------ THE RECORDS ------

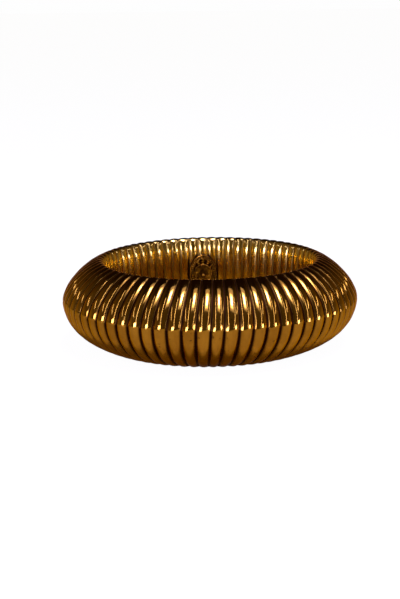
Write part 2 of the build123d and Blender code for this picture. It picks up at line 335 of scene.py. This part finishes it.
def on_medallion(x, y, z):
    """Points on the medallion's plane, in the bowl's frame."""
    sag = MEDAL_WALL_R - (MEDAL_WALL_R**2 - (MEDAL_WIDTH / 2) ** 2) ** 0.5
    origin = round_the_axis(MEDAL_WALL_R - sag - MEDAL_GAP, MEDAL_TURN, MEDAL_CENTRE_HEIGHT)
    turn, lean = radians(MEDAL_TURN), radians(MEDAL_LEAN)
    across = np.array([-cos(turn), -sin(turn), 0.0])
    out = np.array([-sin(turn) * cos(lean), cos(turn) * cos(lean), sin(lean)])
    x, y, z = (value[..., None] for value in np.broadcast_arrays(x, y, z))
    return origin + x * across + y * np.cross(out, across) + z * out


def oval(turn, inset):
    """Points of the medallion's oval at an inset from its edge, and its outward direction there."""
    rx, ry = MEDAL_WIDTH / 2 - inset, MEDAL_HEIGHT / 2 - inset
    out = np.stack([ry * np.cos(turn), rx * np.sin(turn)])
    return rx * np.cos(turn), ry * np.sin(turn), out / np.hypot(*out)


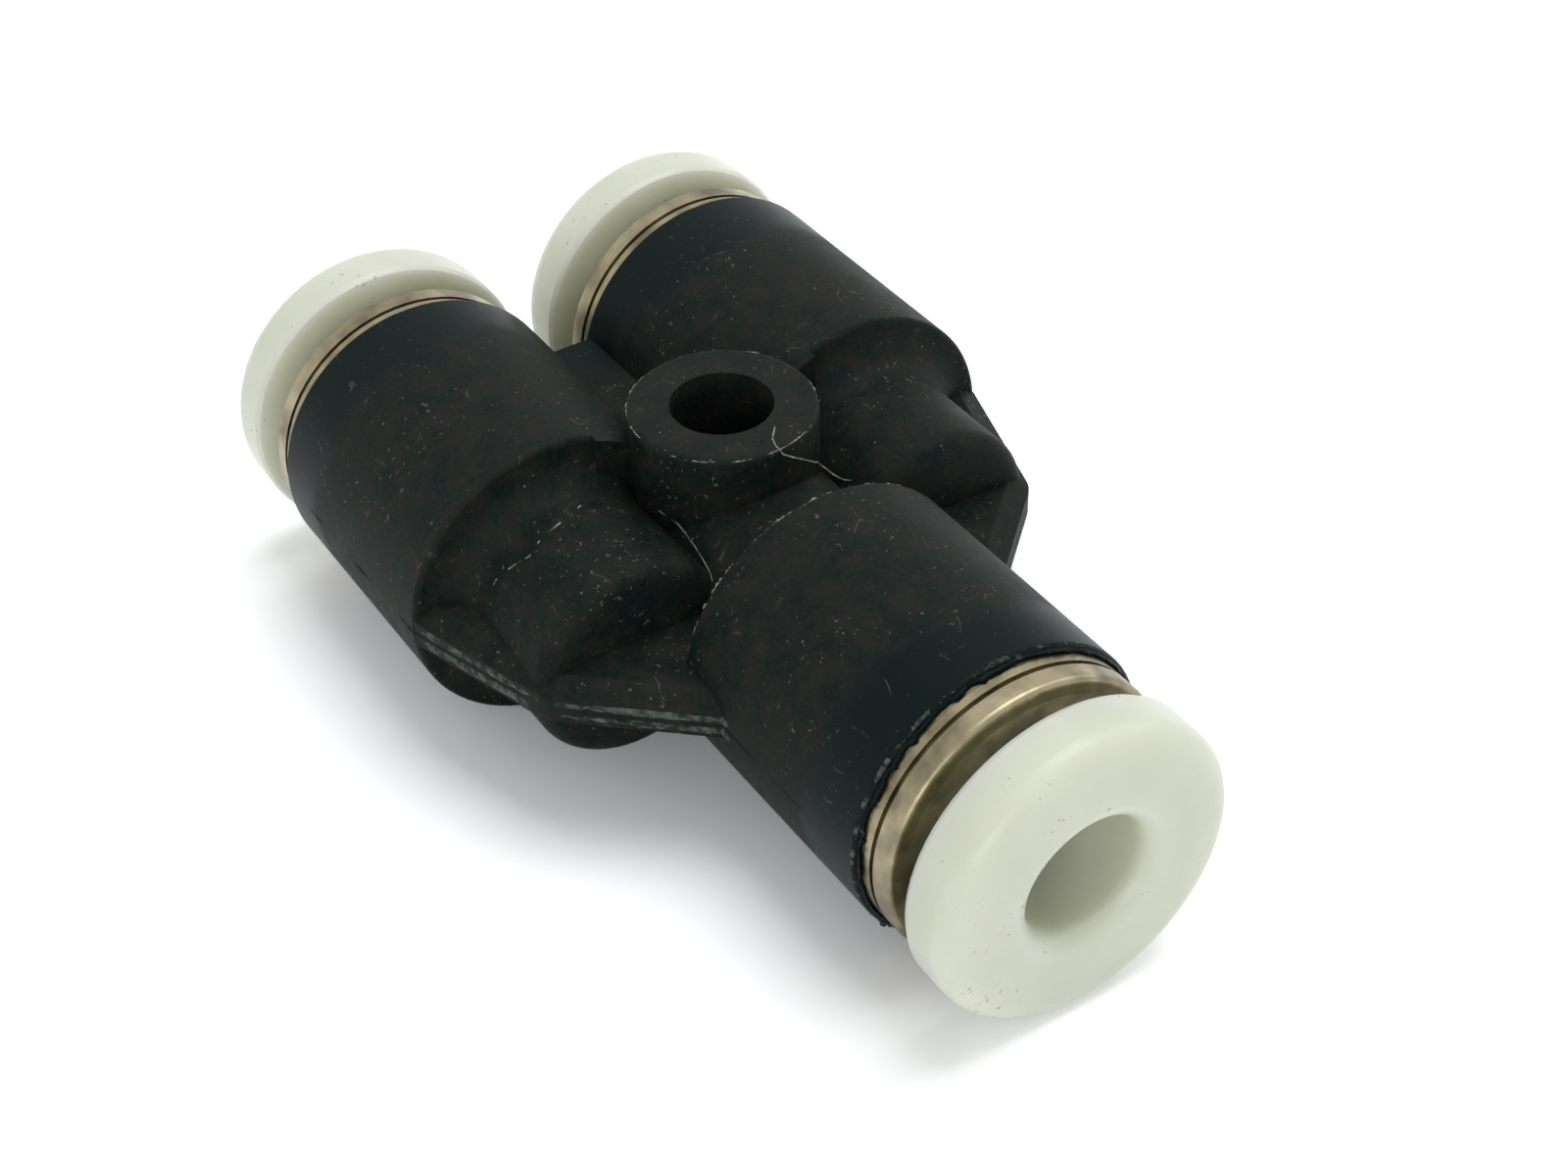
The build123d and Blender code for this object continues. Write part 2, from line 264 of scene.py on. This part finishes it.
# %% [markdown]
# ## Ivory release buttons: acetal (POM)
# Acetal is a white, waxy, slightly greenish plastic. Light goes a millimetre or two into it, so
# its shadows are soft and its edges glow a little. It is moulded smooth, and its face shows
# slight unevenness and a few dark pits of dirt. Subsurface scattering gives the waxy depth.

# %% Material for the buttons
ACETAL_IOR = 1.48
pom, output, place = start_material("pom_ivory_gloss")
haze = put(pom, "TexNoise", {"Vector": place, "Scale": per_mm(2.2), "Detail": 3.0})
tint = put(pom, "ValToRGB", {"Fac": haze.outputs["Fac"]})
set_stops(tint, (0.3, "#D6D9C6"), (0.7, "#DEE0D0"))
# Pits are the peaks of a noise 0.22 mm wide, cut lower where the haze is strong.
pits = put(pom, "TexNoise", {"Vector": place, "Scale": per_mm(0.22), "Detail": 2.0})
pit_depth = put(pom, "MapRange", {"Value": haze.outputs["Fac"], "From Min": 0.46,
                                  "From Max": 0.62, "To Min": 0.80, "To Max": 0.66})
over = put(pom, "Math", {0: pits.outputs["Fac"], 1: pit_depth.outputs[0]},
           operation="SUBTRACT")
pitted = put(pom, "MapRange", {"Value": over.outputs[0], "From Max": 0.03, "To Max": 0.55})
colour = put(pom, "Mix", {"Factor": pitted.outputs[0], 6: tint.outputs["Color"],
                          7: linear("#8D8B7C")}, data_type="RGBA")
# Roughness of a moulded gloss that handling has dulled, and ripples 0.7 mm wide as bump.
ripple = put(pom, "TexNoise", {"Vector": place, "Scale": per_mm(0.7), "Detail": 3.0})
rough = put(pom, "MapRange", {"Value": haze.outputs["Fac"], "From Min": 0.3,
                              "From Max": 0.7, "To Min": 0.30, "To Max": 0.37})
bump = put(pom, "Bump", {"Height": ripple.outputs["Fac"], "Strength": 0.25,
                         "Distance": 0.05 * MM})
shader = put(pom, "BsdfPrincipled", {"Base Color": colour.outputs[2],
                                     "Roughness": rough.outputs[0],
                                     "Normal": bump.outputs[0]})
shader.inputs["IOR"].default_value = ACETAL_IOR
shader.inputs["Subsurface Weight"].default_value = 0.8
shader.inputs["Subsurface Radius"].default_value = (1.0, 0.95, 0.8)
shader.inputs["Subsurface Scale"].default_value = 2.0 * MM
show(pom, shader, output)
dress(pom, *[f"release_button_{port}" for port in PORTS])

# %% [markdown]
# ## Guide rings: turned brass, nickel plated
# A lathe leaves fine circles round the axis, and nickel over brass keeps a warm champagne
# colour. The circles are a few hundredths of a millimetre apart, too fine to see one by one, so
# they are drawn 0.09 mm apart, as bands along the port axis that only tilt the surface a
# little. Tarnish, a noise 1.4 mm wide, dulls and darkens patches of it.

# %% Material for the guide rings
plate, output, place = start_material("brass_nickel_plated_turned")
along = put(plate, "SeparateXYZ", {0: place})
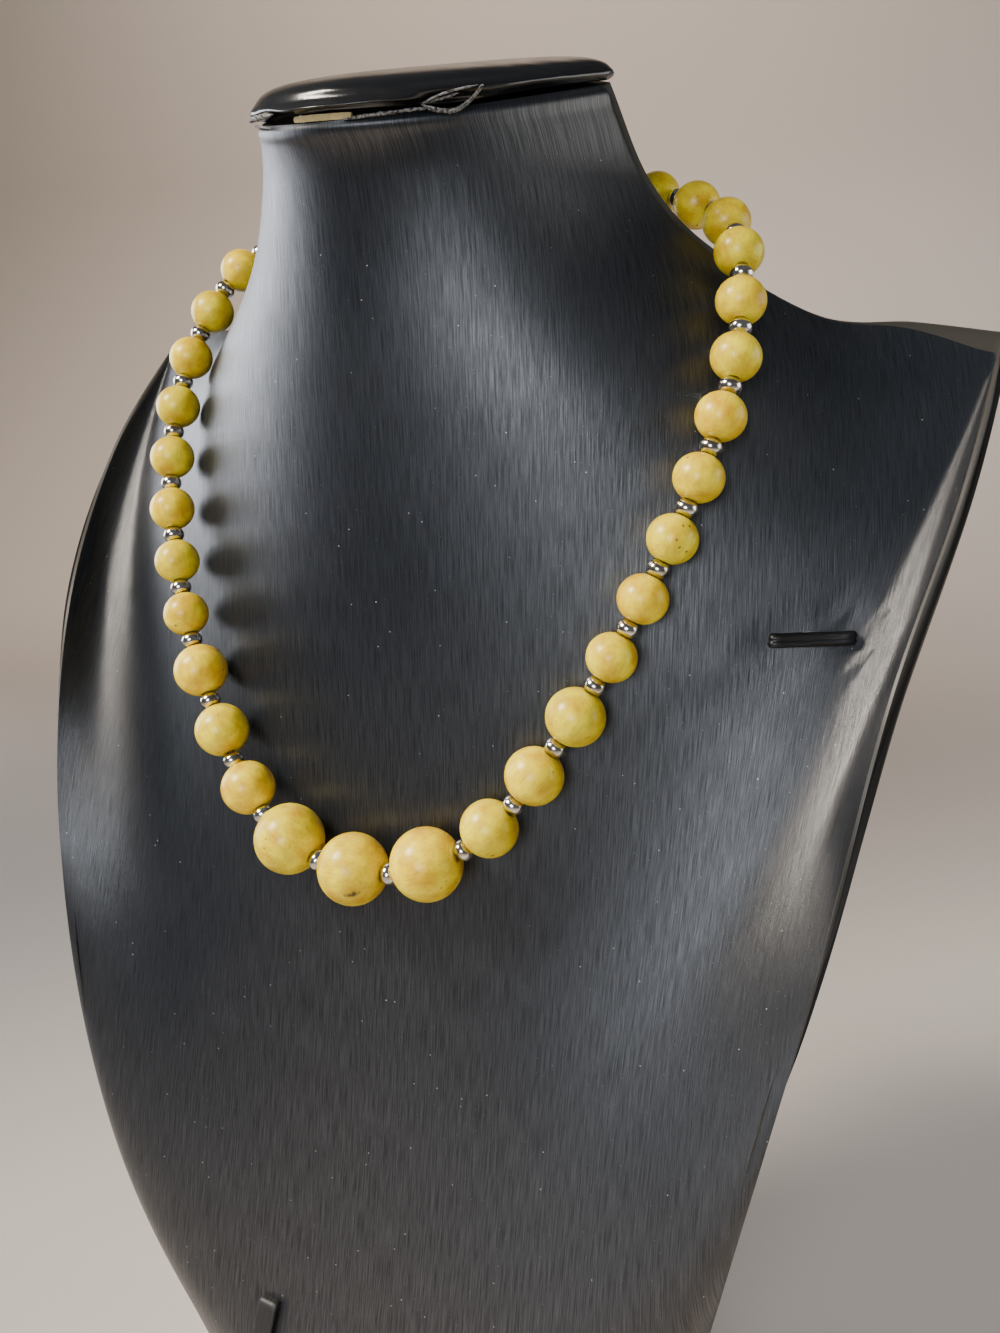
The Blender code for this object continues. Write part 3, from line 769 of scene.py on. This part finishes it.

------

▶ TASK DIRECTIONS:
Please reproduce exactly the lines above, beginning with the first and ending with the line that contains "# slight unevenness", and include nothing outside that range.

▶ WORKED ANSWER:
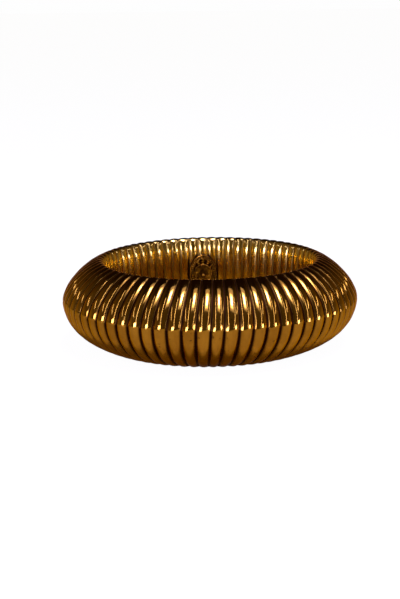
Write part 2 of the build123d and Blender code for this picture. It picks up at line 335 of scene.py. This part finishes it.
def on_medallion(x, y, z):
    """Points on the medallion's plane, in the bowl's frame."""
    sag = MEDAL_WALL_R - (MEDAL_WALL_R**2 - (MEDAL_WIDTH / 2) ** 2) ** 0.5
    origin = round_the_axis(MEDAL_WALL_R - sag - MEDAL_GAP, MEDAL_TURN, MEDAL_CENTRE_HEIGHT)
    turn, lean = radians(MEDAL_TURN), radians(MEDAL_LEAN)
    across = np.array([-cos(turn), -sin(turn), 0.0])
    out = np.array([-sin(turn) * cos(lean), cos(turn) * cos(lean), sin(lean)])
    x, y, z = (value[..., None] for value in np.broadcast_arrays(x, y, z))
    return origin + x * across + y * np.cross(out, across) + z * out


def oval(turn, inset):
    """Points of the medallion's oval at an inset from its edge, and its outward direction there."""
    rx, ry = MEDAL_WIDTH / 2 - inset, MEDAL_HEIGHT / 2 - inset
    out = np.stack([ry * np.cos(turn), rx * np.sin(turn)])
    return rx * np.cos(turn), ry * np.sin(turn), out / np.hypot(*out)


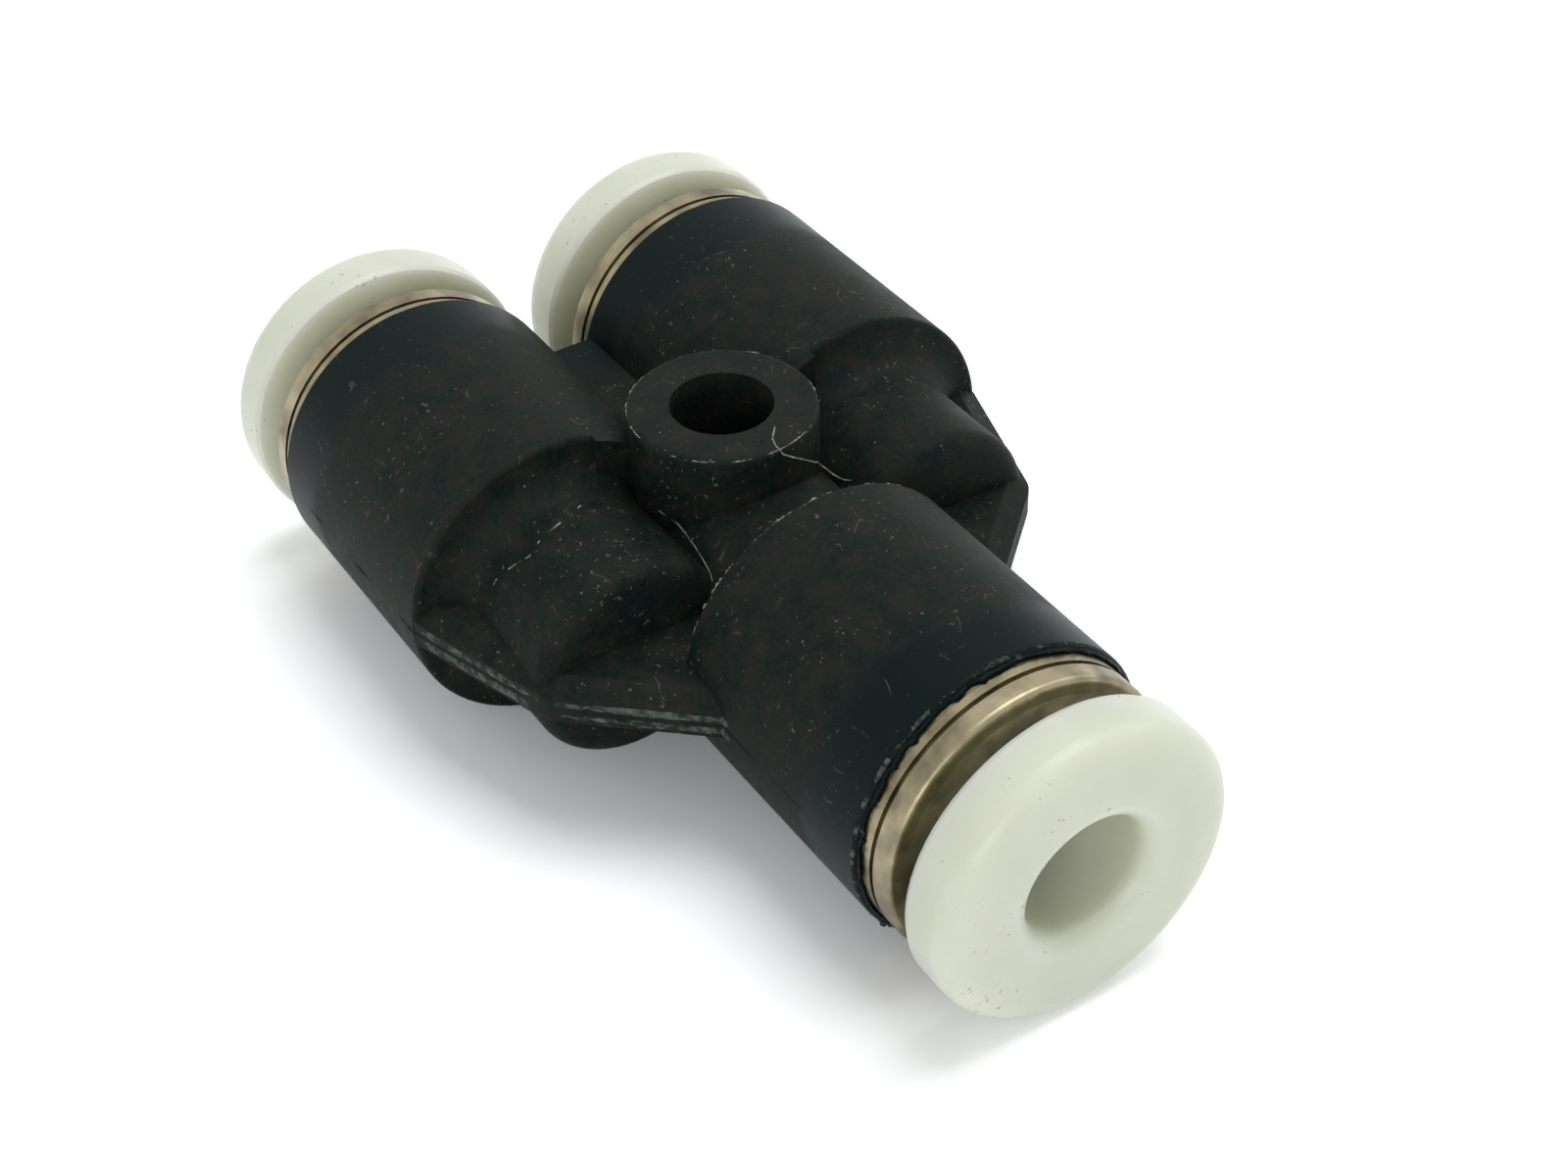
The build123d and Blender code for this object continues. Write part 2, from line 264 of scene.py on. This part finishes it.
# %% [markdown]
# ## Ivory release buttons: acetal (POM)
# Acetal is a white, waxy, slightly greenish plastic. Light goes a millimetre or two into it, so
# its shadows are soft and its edges glow a little. It is moulded smooth, and its face shows
# slight unevenness and a few dark pits of dirt. Subsurface scattering gives the waxy depth.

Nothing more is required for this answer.